I had shown the article to family members and friends, looking for feedback, and most people would look at this story only through the lens of a high school publication, and asked me, “Do you think high schoolers should really be reading that?” or “Do you really want your name associated with rape?” But the professionals saw how important this was to get out there, not just in a high school, but especially in a high school. They gave me wonderful feedback, and helped me develop the story to be more meaningful.

When Paul, my adviser, informed teachers, counselors and all other staff about the upcoming story, I didn’t get any pushback. He let everyone know ahead of time, so they could be ready to field questions and support the students. I didn’t expect the principal to be too happy about it; I even thought he might try to [get] me edit it to not be so explicit. A teacher at Paly who read the story early on tried to talk me out of publishing the firsthand accounts, and I was worried I wouldn’t be able to publish if others reacted the same way.
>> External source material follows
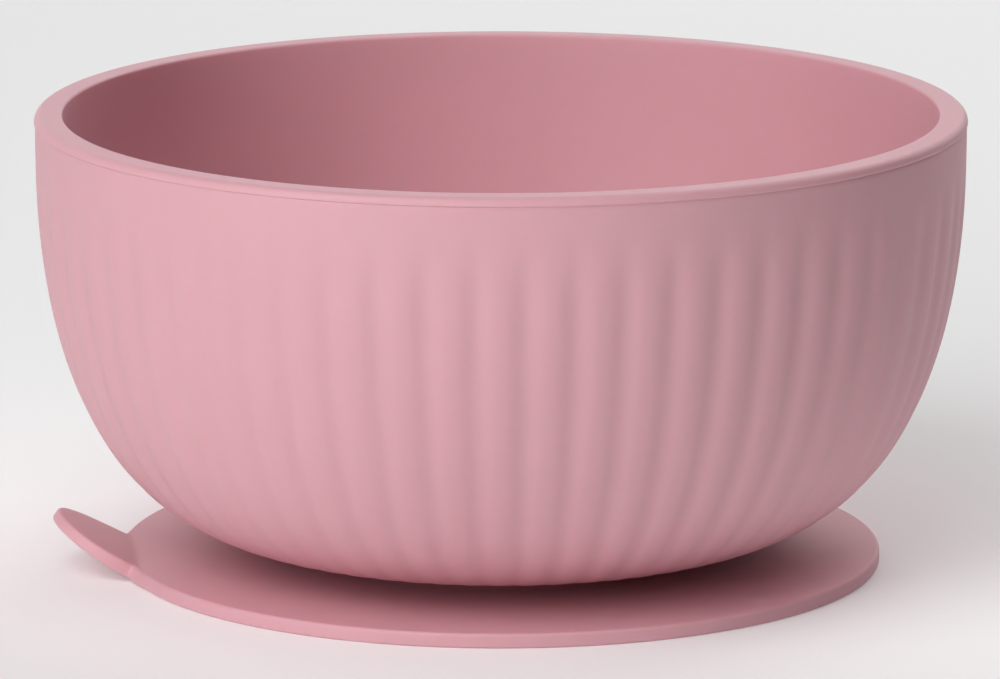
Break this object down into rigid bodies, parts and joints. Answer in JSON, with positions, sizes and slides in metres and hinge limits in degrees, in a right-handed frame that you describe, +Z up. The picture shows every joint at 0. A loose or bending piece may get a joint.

But I knew I had the staff’s support when the principal simply walked up to me on the quad and told me he couldn’t wait to read the full story. I know there were concerns, but I was fully supported by school leaders in publishing.

What do you hope this magazine can accomplish?

At first I thought my article had to have an innate lesson, like a parable. I wrote tons of drafts looking for this message and ended up showing them to friends and family. I thought they might see something I didn’t, help me uncover the message I was trying to get out. And they did, just not in the way I expected. Everyone who read the article came out with opinions, questions and their own unique point of view, and more importantly, they wanted to talk about them. I ended up having numerous discussions with readers, not about my story specifically, but about rape and our culture in general.  I realized that I didn’t need a specific message, because this article isn’t supposed to be preachy. This article is supposed to simply start a conversation and help people begin to talk about these things in the open, even question their beliefs and actions. Forcing my opinion down readers’ throats isn’t going to change anything, but Paly students are smart. I think if I simply help them start to think about something they will change on their own, and I trust my peers to make that change one for the better.